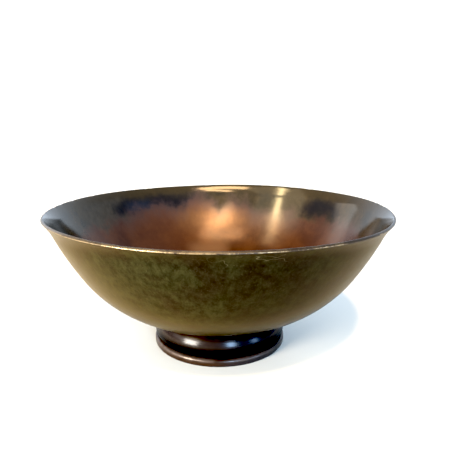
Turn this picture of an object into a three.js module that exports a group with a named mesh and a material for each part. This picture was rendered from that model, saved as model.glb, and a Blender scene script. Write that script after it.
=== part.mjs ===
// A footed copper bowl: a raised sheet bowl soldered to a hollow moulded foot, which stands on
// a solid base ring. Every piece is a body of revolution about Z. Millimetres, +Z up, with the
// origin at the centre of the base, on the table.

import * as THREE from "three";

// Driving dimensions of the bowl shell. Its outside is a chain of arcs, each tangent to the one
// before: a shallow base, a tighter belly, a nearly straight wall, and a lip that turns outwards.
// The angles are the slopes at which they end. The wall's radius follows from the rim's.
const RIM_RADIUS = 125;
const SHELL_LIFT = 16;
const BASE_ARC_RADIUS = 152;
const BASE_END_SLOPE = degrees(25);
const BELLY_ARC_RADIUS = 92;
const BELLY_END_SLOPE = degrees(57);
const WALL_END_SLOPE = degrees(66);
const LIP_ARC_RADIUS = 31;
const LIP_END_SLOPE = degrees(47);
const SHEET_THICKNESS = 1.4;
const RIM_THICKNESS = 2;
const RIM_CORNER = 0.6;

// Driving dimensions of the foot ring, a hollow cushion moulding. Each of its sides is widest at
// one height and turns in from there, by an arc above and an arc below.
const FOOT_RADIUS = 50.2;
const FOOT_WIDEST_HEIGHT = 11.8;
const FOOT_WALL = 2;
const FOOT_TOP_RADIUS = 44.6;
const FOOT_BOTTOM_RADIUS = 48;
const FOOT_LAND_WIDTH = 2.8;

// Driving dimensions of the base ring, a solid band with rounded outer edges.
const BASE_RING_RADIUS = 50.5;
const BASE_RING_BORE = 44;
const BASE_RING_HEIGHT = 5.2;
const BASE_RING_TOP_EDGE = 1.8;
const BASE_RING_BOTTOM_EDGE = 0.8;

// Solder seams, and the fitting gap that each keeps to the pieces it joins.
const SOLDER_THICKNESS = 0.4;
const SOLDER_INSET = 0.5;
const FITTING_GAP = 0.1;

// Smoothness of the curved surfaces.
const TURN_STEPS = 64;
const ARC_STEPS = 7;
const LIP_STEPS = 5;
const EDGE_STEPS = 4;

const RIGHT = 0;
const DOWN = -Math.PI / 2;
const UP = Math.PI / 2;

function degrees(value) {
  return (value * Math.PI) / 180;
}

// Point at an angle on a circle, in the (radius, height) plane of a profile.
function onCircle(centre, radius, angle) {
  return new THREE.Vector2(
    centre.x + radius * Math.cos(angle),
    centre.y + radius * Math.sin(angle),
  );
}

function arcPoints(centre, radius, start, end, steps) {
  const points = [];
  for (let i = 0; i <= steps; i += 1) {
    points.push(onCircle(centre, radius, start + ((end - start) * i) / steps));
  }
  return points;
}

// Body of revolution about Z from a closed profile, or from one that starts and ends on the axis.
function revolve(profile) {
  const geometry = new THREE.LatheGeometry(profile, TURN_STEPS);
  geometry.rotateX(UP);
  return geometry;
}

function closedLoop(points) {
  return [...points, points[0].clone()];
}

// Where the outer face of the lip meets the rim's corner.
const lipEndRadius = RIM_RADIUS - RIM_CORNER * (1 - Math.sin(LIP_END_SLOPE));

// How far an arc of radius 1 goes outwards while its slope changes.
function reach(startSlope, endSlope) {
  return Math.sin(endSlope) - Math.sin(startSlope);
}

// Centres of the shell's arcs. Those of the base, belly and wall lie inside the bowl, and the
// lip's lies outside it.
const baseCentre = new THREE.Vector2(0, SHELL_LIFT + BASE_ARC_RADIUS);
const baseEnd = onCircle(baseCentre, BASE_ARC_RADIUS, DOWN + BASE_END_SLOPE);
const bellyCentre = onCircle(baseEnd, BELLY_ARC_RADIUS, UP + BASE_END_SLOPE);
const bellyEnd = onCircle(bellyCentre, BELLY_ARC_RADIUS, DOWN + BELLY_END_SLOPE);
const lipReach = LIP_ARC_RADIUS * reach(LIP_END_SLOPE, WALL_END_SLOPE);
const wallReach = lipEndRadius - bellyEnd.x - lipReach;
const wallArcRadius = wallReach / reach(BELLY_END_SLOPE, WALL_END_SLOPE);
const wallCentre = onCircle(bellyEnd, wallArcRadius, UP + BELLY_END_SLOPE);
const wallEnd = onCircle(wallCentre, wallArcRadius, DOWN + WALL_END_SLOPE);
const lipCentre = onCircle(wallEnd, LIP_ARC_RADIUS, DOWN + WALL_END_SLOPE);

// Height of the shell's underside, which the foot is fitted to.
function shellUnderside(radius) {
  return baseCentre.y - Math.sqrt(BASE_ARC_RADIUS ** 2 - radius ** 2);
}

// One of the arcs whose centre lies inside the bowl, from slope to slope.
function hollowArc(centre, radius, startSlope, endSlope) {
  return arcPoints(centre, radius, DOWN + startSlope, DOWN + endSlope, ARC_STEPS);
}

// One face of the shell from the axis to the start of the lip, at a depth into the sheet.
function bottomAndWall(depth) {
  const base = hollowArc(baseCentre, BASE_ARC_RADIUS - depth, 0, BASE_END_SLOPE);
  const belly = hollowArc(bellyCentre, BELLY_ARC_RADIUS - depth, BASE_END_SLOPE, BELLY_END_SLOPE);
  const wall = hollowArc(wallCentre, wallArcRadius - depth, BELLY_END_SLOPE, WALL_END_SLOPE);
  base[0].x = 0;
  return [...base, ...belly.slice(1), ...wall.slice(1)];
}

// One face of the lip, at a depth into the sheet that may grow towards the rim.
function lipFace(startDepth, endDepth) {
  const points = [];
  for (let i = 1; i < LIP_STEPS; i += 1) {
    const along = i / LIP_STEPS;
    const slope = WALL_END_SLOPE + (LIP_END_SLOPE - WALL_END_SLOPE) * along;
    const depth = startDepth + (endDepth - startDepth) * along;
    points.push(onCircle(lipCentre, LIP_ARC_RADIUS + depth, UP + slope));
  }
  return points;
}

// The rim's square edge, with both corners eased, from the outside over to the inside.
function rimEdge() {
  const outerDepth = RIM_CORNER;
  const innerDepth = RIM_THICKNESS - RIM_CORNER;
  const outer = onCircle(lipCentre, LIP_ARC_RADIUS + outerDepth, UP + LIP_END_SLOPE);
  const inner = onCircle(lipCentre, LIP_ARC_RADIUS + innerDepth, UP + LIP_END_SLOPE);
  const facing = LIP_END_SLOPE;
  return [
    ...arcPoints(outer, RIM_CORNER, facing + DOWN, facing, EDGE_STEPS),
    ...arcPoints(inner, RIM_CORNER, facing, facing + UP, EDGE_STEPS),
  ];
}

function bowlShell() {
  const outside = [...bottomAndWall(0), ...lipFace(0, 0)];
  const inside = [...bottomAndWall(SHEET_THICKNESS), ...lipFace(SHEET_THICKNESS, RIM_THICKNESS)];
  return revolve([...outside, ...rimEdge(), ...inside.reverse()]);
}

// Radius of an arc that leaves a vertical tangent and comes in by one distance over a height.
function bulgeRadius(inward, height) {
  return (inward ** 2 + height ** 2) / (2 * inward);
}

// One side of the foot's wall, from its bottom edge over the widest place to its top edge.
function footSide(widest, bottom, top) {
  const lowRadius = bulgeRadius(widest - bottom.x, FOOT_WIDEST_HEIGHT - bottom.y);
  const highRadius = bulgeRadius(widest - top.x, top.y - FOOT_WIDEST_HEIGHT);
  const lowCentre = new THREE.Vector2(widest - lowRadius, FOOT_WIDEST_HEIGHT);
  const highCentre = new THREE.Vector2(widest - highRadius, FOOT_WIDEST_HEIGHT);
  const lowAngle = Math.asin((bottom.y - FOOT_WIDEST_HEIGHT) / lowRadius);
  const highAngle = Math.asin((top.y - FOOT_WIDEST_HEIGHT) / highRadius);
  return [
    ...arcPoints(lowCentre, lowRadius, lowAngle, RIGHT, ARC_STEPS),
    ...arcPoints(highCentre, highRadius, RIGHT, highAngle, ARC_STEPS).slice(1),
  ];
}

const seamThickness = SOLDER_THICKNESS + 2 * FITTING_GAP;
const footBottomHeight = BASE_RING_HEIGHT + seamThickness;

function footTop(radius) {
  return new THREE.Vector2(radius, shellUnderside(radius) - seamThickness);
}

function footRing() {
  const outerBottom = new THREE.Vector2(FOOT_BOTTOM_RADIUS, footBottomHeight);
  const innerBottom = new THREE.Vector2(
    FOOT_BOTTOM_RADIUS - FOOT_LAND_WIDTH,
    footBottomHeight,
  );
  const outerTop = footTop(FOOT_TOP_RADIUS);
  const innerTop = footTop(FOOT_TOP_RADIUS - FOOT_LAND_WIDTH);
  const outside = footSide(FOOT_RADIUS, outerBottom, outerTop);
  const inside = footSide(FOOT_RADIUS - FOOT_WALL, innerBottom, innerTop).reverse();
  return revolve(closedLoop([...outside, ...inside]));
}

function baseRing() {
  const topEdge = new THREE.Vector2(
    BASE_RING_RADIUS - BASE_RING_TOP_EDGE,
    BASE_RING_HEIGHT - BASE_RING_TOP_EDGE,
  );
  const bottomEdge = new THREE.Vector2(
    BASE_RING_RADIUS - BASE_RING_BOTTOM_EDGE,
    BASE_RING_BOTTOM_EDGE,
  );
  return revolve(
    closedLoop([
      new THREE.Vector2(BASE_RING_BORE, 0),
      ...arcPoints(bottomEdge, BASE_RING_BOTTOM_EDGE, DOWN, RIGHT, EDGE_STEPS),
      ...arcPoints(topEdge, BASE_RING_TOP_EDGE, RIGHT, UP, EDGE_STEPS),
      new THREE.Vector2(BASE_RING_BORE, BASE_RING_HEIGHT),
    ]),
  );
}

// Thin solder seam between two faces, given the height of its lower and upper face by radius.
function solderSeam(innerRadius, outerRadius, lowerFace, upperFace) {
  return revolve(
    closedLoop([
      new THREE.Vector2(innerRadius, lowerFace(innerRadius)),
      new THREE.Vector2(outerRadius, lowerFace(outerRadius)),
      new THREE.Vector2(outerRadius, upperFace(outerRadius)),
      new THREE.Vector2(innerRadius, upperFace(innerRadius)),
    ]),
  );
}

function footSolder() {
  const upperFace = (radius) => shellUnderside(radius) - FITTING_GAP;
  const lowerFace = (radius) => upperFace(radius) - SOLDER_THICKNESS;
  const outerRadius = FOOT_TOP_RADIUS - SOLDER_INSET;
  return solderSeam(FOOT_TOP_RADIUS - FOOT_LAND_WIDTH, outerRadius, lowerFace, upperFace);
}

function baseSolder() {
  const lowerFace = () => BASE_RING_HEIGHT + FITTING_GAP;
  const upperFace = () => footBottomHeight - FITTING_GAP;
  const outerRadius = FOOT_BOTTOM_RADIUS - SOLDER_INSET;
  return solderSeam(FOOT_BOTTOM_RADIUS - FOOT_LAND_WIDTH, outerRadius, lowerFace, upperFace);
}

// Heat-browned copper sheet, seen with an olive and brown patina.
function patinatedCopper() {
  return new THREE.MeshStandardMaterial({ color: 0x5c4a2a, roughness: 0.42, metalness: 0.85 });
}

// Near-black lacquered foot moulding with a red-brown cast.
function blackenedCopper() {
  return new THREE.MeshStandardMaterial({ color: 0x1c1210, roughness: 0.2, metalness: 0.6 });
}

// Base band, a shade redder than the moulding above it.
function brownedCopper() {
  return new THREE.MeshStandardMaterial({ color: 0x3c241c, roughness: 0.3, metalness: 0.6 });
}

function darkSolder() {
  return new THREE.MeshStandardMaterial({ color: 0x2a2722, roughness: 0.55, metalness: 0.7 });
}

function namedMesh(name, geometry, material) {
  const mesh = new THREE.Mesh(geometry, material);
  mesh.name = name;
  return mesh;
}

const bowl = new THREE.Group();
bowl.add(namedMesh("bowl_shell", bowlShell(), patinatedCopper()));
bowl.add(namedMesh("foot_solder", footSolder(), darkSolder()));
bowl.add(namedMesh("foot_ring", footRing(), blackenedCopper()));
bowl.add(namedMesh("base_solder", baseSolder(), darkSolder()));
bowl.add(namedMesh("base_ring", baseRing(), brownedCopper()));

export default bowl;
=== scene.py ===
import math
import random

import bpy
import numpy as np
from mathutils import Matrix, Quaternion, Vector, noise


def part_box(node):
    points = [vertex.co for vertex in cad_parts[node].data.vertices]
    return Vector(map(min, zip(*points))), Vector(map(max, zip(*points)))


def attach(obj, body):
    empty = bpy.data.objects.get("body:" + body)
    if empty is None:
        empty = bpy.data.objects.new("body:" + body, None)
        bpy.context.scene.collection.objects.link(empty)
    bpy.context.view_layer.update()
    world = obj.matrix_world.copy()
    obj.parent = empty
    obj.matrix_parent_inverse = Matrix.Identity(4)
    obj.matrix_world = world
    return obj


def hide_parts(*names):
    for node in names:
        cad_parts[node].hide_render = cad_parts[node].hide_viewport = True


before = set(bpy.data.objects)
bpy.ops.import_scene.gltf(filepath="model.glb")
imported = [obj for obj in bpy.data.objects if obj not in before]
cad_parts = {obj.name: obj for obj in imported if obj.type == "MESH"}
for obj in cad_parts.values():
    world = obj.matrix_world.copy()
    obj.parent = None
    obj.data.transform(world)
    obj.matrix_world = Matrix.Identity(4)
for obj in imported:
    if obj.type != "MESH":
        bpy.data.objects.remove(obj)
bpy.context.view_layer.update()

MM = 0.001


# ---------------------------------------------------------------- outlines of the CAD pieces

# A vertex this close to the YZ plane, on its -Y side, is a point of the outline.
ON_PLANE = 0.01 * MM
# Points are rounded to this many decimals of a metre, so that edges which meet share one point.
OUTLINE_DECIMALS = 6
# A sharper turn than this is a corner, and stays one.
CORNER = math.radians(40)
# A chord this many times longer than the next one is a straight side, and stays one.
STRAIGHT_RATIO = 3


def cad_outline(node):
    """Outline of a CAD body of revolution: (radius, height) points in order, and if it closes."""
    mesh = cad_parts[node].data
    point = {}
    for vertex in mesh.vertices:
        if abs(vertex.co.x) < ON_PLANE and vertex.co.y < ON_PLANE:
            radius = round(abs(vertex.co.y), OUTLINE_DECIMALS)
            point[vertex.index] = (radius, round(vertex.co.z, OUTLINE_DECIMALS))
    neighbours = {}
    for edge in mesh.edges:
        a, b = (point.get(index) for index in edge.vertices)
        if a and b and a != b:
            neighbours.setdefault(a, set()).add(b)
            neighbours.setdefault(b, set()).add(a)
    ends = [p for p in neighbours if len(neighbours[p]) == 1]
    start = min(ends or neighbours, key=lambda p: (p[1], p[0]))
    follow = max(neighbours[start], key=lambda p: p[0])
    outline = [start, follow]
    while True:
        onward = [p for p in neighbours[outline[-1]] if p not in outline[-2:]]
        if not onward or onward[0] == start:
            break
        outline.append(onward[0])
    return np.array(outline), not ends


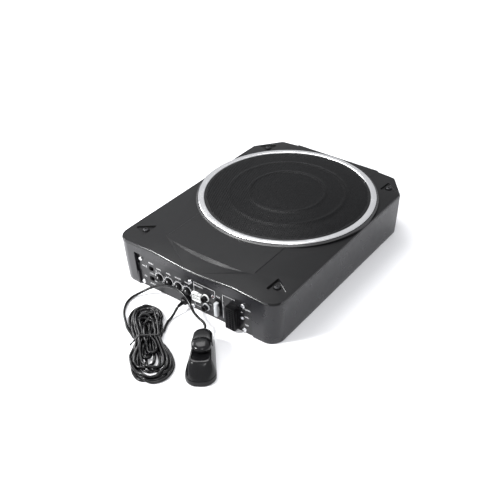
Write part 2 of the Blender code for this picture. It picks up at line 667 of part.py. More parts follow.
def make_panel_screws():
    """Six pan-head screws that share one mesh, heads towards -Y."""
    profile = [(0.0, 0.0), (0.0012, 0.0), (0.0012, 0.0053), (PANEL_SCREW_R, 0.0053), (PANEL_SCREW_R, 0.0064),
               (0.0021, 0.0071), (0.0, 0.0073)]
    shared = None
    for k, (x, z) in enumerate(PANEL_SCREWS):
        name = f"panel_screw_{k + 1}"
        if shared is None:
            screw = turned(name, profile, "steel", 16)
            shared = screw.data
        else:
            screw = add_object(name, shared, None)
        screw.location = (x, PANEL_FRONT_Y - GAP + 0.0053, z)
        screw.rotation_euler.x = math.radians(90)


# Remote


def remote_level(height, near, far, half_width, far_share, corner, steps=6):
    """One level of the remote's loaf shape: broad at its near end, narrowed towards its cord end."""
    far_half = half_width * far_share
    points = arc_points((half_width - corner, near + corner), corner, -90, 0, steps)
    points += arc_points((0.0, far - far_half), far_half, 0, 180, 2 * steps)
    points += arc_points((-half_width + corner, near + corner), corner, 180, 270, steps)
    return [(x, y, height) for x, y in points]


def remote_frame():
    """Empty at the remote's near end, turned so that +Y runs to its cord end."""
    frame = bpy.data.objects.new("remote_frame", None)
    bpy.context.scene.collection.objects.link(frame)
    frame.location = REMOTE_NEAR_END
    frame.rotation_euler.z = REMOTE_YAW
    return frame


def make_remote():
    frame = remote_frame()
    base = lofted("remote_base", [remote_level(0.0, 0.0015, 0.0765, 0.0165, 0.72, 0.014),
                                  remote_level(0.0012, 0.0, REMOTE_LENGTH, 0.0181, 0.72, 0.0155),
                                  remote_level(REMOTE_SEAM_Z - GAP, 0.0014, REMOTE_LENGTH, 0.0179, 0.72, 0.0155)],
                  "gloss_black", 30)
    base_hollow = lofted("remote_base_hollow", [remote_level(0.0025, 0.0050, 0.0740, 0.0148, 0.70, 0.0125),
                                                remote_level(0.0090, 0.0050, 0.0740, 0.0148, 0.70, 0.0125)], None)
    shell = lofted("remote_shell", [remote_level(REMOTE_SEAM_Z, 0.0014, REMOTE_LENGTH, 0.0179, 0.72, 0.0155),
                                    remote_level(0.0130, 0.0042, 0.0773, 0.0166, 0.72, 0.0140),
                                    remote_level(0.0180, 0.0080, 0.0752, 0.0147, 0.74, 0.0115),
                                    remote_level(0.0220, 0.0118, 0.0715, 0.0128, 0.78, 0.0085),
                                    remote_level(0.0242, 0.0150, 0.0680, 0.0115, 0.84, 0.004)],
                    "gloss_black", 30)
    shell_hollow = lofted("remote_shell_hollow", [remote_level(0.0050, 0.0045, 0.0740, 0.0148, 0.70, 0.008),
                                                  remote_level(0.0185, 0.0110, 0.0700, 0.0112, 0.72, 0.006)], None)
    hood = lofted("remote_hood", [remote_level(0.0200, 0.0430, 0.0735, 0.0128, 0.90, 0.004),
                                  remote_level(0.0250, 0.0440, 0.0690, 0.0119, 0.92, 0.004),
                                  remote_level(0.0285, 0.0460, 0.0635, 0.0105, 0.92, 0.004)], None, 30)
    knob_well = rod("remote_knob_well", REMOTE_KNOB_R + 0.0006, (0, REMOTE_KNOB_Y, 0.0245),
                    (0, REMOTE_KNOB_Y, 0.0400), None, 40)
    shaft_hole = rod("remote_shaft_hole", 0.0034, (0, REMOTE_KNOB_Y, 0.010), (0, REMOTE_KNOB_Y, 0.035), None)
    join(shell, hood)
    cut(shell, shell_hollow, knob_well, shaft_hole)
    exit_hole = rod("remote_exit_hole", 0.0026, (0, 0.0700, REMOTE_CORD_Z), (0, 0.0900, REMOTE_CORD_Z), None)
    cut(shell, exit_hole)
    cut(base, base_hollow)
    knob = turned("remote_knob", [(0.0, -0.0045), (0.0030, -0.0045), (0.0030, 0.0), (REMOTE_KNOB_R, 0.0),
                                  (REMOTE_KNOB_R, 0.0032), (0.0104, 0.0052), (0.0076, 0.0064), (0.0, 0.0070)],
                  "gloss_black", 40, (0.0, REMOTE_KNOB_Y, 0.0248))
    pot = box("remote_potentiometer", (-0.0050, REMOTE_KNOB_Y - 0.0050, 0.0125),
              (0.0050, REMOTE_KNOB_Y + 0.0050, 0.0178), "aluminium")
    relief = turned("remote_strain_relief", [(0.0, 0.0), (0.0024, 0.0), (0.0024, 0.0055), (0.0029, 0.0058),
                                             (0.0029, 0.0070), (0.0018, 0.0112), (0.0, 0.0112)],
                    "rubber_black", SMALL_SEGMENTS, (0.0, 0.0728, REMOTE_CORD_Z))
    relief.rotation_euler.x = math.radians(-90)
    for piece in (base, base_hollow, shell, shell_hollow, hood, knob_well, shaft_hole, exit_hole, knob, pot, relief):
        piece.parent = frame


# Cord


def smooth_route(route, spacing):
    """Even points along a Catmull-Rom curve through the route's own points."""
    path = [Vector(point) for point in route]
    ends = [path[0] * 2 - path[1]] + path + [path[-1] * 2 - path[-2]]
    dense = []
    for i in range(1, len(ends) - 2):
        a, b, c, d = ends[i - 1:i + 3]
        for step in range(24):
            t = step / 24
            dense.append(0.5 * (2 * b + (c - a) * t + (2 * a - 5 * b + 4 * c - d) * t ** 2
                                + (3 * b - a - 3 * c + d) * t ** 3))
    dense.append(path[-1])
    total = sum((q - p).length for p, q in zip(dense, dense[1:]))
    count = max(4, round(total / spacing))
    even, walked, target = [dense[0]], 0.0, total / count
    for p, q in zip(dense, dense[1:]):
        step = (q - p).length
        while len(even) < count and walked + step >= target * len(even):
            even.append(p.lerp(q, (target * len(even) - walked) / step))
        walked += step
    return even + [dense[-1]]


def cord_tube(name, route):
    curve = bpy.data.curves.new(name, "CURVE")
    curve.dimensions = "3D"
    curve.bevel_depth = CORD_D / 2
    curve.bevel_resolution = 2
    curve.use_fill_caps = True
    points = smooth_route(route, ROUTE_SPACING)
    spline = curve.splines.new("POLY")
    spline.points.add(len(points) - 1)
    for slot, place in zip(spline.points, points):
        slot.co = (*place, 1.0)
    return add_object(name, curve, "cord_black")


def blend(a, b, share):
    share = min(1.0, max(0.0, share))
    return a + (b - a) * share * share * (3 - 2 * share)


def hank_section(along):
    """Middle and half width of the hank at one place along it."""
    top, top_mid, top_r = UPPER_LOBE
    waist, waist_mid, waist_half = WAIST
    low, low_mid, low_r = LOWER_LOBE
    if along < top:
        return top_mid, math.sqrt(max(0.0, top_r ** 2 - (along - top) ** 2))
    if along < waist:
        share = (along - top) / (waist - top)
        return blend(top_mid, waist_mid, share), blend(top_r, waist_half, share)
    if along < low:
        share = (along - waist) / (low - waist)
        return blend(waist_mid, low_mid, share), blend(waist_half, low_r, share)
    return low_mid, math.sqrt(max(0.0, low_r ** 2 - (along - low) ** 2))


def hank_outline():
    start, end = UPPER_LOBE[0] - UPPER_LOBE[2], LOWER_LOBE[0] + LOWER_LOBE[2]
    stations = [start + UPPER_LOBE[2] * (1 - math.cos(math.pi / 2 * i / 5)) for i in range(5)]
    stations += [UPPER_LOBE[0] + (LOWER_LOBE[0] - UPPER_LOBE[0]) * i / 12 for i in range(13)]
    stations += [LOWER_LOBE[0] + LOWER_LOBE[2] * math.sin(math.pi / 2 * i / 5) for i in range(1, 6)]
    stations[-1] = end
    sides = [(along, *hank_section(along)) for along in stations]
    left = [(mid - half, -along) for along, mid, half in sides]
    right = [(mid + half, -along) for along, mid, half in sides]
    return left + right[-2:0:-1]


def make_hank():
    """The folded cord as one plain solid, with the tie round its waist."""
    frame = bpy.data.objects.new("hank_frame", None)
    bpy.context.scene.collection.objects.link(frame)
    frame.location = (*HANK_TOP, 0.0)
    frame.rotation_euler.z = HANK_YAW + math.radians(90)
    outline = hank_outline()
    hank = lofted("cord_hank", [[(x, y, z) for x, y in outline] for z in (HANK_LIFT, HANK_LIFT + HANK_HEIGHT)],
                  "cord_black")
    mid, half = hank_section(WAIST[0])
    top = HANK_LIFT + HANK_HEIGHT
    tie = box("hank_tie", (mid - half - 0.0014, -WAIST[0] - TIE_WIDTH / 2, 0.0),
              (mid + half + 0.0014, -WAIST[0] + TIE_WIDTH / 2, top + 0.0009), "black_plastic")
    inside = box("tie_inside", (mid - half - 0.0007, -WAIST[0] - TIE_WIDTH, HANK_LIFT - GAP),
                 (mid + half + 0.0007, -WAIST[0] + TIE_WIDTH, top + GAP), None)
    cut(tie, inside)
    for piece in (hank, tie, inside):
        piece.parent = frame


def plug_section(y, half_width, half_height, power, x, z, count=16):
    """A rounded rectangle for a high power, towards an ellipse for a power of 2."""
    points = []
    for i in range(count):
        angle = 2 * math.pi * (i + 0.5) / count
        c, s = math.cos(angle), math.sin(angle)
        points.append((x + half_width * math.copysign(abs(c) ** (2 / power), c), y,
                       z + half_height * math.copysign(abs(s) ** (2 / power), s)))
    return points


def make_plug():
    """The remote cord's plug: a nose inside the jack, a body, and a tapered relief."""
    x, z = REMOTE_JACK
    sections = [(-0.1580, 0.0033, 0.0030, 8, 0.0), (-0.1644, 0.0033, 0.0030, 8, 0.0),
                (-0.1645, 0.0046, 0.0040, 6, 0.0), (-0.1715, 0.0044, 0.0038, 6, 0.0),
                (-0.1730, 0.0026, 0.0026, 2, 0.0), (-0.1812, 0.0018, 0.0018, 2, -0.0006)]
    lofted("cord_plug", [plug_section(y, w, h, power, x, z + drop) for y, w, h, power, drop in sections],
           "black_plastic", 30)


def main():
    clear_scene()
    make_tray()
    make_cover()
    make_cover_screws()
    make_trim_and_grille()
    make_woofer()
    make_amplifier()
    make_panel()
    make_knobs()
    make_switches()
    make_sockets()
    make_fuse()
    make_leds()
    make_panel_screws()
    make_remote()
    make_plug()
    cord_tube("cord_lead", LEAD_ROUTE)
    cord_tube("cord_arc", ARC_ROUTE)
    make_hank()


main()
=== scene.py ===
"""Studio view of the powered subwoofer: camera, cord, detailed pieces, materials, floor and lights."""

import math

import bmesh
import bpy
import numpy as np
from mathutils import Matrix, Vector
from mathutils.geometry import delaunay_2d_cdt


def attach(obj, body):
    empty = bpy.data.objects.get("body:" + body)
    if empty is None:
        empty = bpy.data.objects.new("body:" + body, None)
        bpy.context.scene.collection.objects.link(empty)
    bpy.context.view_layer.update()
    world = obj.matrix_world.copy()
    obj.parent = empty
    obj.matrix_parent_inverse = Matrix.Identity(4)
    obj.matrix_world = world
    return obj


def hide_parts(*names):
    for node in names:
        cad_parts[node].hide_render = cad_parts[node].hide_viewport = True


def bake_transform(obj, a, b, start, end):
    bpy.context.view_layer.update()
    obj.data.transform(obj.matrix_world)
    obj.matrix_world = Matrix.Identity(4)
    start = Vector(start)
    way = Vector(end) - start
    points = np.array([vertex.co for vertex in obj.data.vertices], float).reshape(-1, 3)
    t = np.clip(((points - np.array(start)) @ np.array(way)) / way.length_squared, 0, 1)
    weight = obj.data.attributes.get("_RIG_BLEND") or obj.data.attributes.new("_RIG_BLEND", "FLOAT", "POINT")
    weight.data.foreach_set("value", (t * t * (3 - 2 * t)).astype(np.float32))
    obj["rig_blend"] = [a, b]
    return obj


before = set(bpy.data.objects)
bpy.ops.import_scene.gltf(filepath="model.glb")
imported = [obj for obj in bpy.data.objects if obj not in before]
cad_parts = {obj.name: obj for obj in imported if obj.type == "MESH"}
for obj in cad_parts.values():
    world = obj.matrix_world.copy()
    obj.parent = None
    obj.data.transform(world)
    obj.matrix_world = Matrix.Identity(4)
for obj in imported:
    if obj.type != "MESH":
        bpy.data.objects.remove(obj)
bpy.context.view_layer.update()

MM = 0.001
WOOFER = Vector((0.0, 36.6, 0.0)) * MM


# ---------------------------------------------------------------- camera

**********

*WRITTEN TASK:* Start with the line that contains "const bowl = new THREE.Group();" and end with the line that contains "zip(*points))), Vector(map(max, zip(*points)))"; give those lines again exactly, and no others.

*FINISHED ANSWER:*
const bowl = new THREE.Group();
bowl.add(namedMesh("bowl_shell", bowlShell(), patinatedCopper()));
bowl.add(namedMesh("foot_solder", footSolder(), darkSolder()));
bowl.add(namedMesh("foot_ring", footRing(), blackenedCopper()));
bowl.add(namedMesh("base_solder", baseSolder(), darkSolder()));
bowl.add(namedMesh("base_ring", baseRing(), brownedCopper()));

export default bowl;
=== scene.py ===
import math
import random

import bpy
import numpy as np
from mathutils import Matrix, Quaternion, Vector, noise


def part_box(node):
    points = [vertex.co for vertex in cad_parts[node].data.vertices]
    return Vector(map(min, zip(*points))), Vector(map(max, zip(*points)))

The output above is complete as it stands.